9/11. The new Bush administration began 2001 promising not to emulate the near yearly interventions abroad of the Clinton idealists — no more nation-building in Somalia, no more human-rights watching in Haiti, no more peacemaking in the former Yugoslavia, and comprehensive reexamination of the expensive and thankless policing of Iraq. Indeed, the standard pre-9/11 critique of the Bushites was their lapse into the old-style Republican neo-isolationism — not a propensity for utopian interventionism or imperial overstretch.
So take away 9/11 and there would be no U.S. troops poised to go to Baghdad and Mullah Omar would still be pontificating on al Jazeera. Neither the American government nor the American people had any desire to send troops overseas had not 3,000 been slaughtered. The truth is that the Left’s failure to note the importance of 9/11 in the present crisis, or, worse, to say that it is a mere pretext for American fighting abroad does a disservice to the memory of the dead.
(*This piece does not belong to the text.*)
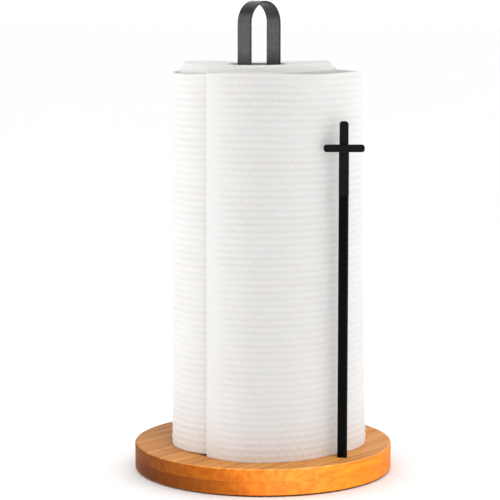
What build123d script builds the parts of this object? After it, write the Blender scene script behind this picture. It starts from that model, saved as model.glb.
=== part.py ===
from build123d import *
import os
from math import cos, radians, sin

# Countertop paper towel holder: a round bamboo base carries an inverted-U steel strap that stands
# inside the roll's core, and a slim arm with a cross at its top that stops the roll unwinding.
# Millimetres. +Z is up, the origin is under the middle of the base at the rubber feet's soles,
# and -Y is the front, which the cross faces. A bearing is an angle from the front towards +X.

# Base
BASE_DIAMETER = 190.5
BASE_THICKNESS = 19.0
BASE_EDGE_RADIUS = 1.2
FOOT_DIAMETER = 16.0
FOOT_THICKNESS = 3.0
FOOT_PROUD = 1.0
FOOT_CIRCLE_RADIUS = 78.0
FOOT_EDGE = 0.4
FOOT_POCKET_GAP = 0.15
FOOT_COUNT = 4

BASE_BOTTOM = FOOT_PROUD
BASE_TOP = BASE_BOTTOM + BASE_THICKNESS

# The post and the arm stand on one diameter of the base, at this bearing
ARM_BEARING = 45.0
ARM_RADIUS = 80.0
POST_SETBACK = 4.2

# Post: one flat steel strap bent to an inverted U
STRAP_BEARING = 46.5
STRAP_WIDTH = 13.2
STRAP_THICKNESS = 1.5
STRAP_OUTER_RADIUS = 16.2
STRAP_TOP = 345.4
STRAP_EDGE_RADIUS = 0.4
MORTISE_DEPTH = 3.0
MORTISE_GAP = 0.1

# Bar welded across the strap's legs, tapped for the two screws that come up through the base
FOOT_BAR_HEIGHT = 5.0
FOOT_BAR_CHAMFER = 0.5
POST_SCREW_SPACING = 16.0

# Arm: lower bar, and the cross that a hidden stud joins to it
ARM_WIDTH = 7.1
ARM_DEPTH = 5.2
ARM_CORNER_RADIUS = 2.2
ARM_JOINT_Z = 209.0
UPRIGHT_DEPTH = 4.8
UPRIGHT_TOP_WIDTH = 6.3
UPRIGHT_TOP_Z = 261.7
UPRIGHT_TOP_RADIUS = 2.2
CROSS_EDGE_RADIUS = 0.7
CROSS_BAR_Z = 242.8
CROSS_BAR_LENGTH = 28.9
CROSS_BAR_HEIGHT = 5.3
CROSS_BAR_THICKNESS = 3.0
CROSS_BAR_END_RADIUS = 2.0
STUD_DIAMETER = 3.0
STUD_LENGTH = 14.0

# Screws from below, each on a washer in a counterbore
COUNTERBORE_DEPTH = 6.0
COUNTERBORE_GAP = 1.0
THREAD_GAP = 0.05
CLEARANCE_GAP = 0.3
TAPPED_SPARE = 0.8
WASHER_THICKNESS = 1.0
POST_SCREW = {"shank": 5.0, "head": 9.5, "head_height": 2.75, "socket": 3.0, "washer": 12.0, "grip": 4.5}
ARM_SCREW = {"shank": 3.0, "head": 5.7, "head_height": 1.65, "socket": 2.0, "washer": 7.0, "grip": 12.0}
SOCKET_DEPTH_SHARE = 0.6

# Paper: cardboard core, tight roll, and the loose outer turns
REST_GAP = 0.1
ROLL_OFFSET_X = -1.6
ROLL_HEIGHT = 279.4
CORE_INNER_RADIUS = 20.5
CORE_WALL = 1.5
CORE_RUNNING_GAP = 0.06
ROLL_RADIUS = 56.5
ROLL_SHOULDER_WIDTH = 3.2
ROLL_SHOULDER_HEIGHT = 6.0
SHEET_HEIGHT = 273.6
SHEET_THICKNESS = 0.8
# Loose turns: bearing, radius at the foot, radius at the top, from the free edge to the tight roll
SHEET_TURNS = [
    (-31, 70.4, 69.4),
    (-20, 74.2, 71.8),
    (-8, 78.6, 73.6),
    (10, 79.3, 74.6),
    (24, 78.8, 74.8),
    (38, 76.7, 75.0),
    (65, 79.6, 75.7),
    (95, 80.4, 75.9),
    (135, 77.6, 73.8),
    (180, 71.6, 68.8),
    (225, 66.4, 64.2),
    (270, 63.0, 61.9),
    (295, 65.6, 62.6),
    (325, 66.4, 63.2),
    (345, 65.0, 62.2),
    (380, 61.8, 60.6),
    (425, 59.4, 58.9),
    (480, 57.5, 57.5),
]


def on_bearing(bearing, radius):
    """Plan position at a bearing and a distance from the base's axis."""
    return Vector(radius * sin(radians(bearing)), -radius * cos(radians(bearing)))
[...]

The fact is that we have been fighting Middle Eastern terrorists and fascists all along — al Qaeda, the Taliban, Saddam Hussein — who want weapons that can do far more than kill 3,000 Americans and level the World Trade Center. Real costs now — not oil profits later — are the elements of our own fiscal reckoning. Rather than killing “millions of innocent Iraqis,” millions of innocent Iraqis in Kurdistan — as well as millions more in Korea — are alive only because of the continued presence of American troops. Arab dictatorships hate us even as “friendly” Arab dictatorships increasingly fear our calls for reform.
I suppose to protest against all that you really do have to carry signs that proclaim EVIL OVER GOOD.